MariaDB Enterprise Server Configure the InnoDB Undo Log

The InnoDB undo log is a transaction log used by InnoDB to keep track of multiple row versions for multi-version concurrency control (MVCC). When a row's value changes, InnoDB stores old versions of the row in the Undo Log.

When transactions are committed and the old row versions are no longer necessary, the InnoDB Purge Threads asynchronously delete old row versions from the Undo Log in the background.

When a transaction is rolled back, InnoDB uses the Undo Log to rollback the transaction's changes.

For additional information, see "InnoDB Undo Log".

This page describes how to configure the InnoDB Undo Log.

Configure InnoDB Undo Log Tablespaces

By default, the InnoDB undo log is located in the InnoDB system tablespace, which is defined by the innodb_data_file_path system variable. However, it can be helpful to configure separate undo log tablespaces to spread out I/O load between different files or storage devices.

InnoDB can be configured to use separate undo log tablespaces by setting the innodb_undo_tablespaces system variable. The separate undo log tablespaces will have file names of the format undoN, where N is an integer.

When you configure separate undo log tablespaces, you can also configure the separate undo log tablespaces to go to a specific directory by setting the innodb_undo_directory system variable. This is most helpful if you want to put the undo log tablespaces on a separate storage device.

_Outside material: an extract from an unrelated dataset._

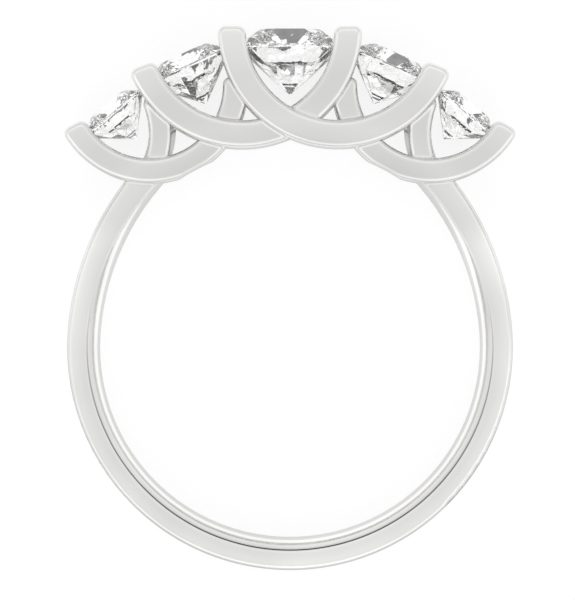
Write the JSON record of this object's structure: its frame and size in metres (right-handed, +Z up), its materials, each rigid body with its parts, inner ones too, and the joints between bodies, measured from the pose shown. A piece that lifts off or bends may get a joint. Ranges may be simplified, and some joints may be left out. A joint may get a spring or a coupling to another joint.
{
  "type": "five stone ring",
  "caption": "Polished white metal finger ring with a row of clear cushion cut stones in a woven setting of curved strips.",
  "frame": {"origin": "middle of the bounding box in X and Y, at its lowest point in Z, where the ring lies on a table", "axes": "+Z up, close to the finger hole's axis; +Y from the ring's foot to the centre stone; +X along the row of stones"},
  "size_m": [0.0204, 0.0248, 0.0053],
  "materials": {
    "white_metal": "polished",
    "clear_stone": "polished"
  },
  "bodies": {
    "root": {"shank_and_setting": "white_metal", "stone_centre": "clear_stone", "stone_inner_left": "clear_stone", "stone_inner_right": "clear_stone", "stone_outer_left": "clear_stone", "stone_outer_right": "clear_stone"}
  },
  "joints": []
}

Separate InnoDB undo log tablespaces must be configured prior to the initialization of the server's InnoDB data directory. If you try to configure separate InnoDB undo log tablespaces when the InnoDB data directory has already been initializes, you will see errors in the error log during startup similar to the following:

[ERROR] InnoDB: Expected to open innodb_undo_tablespaces=8 but was able to find only 0
[ERROR] InnoDB: Plugin initialization aborted with error Generic error

To safely configure separate InnoDB undo log tablespaces:

  1. If you have preexisting data, backup your data with MariaDB Dump.

  2. Ensure that the server is stopped:

    $ sudo systemctl stop mariadb
    
  1. Choose a configuration file for custom changes to system variables and options.

    It is not recommended to make custom changes to Enterprise Server's default configuration files, because your custom changes can be overwritten by other default configuration files that are loaded after.

    Ensure that your custom changes will be read last by creating a custom configuration file in one of the included directories. Configuration files in included directories are read in alphabetical order. Ensure that your custom configuration file is read last by using the z- prefix in the file name.

    Some example configuration file paths for different distributions are shown in the following table:

    Distributions

    Example configuration file path

    CentOS
    RHEL
    SLES

    /etc/my.cnf.d/z-custom-mariadb.cnf

    Debian
    Ubuntu

    /etc/mysql/mariadb.conf.d/z-custom-mariadb.cnf

  1. Set the innodb_undo_tablespaces system variable in the configuration file.

    It needs to be set in a group that will be read by MariaDB Server, such as [mariadb] or [server].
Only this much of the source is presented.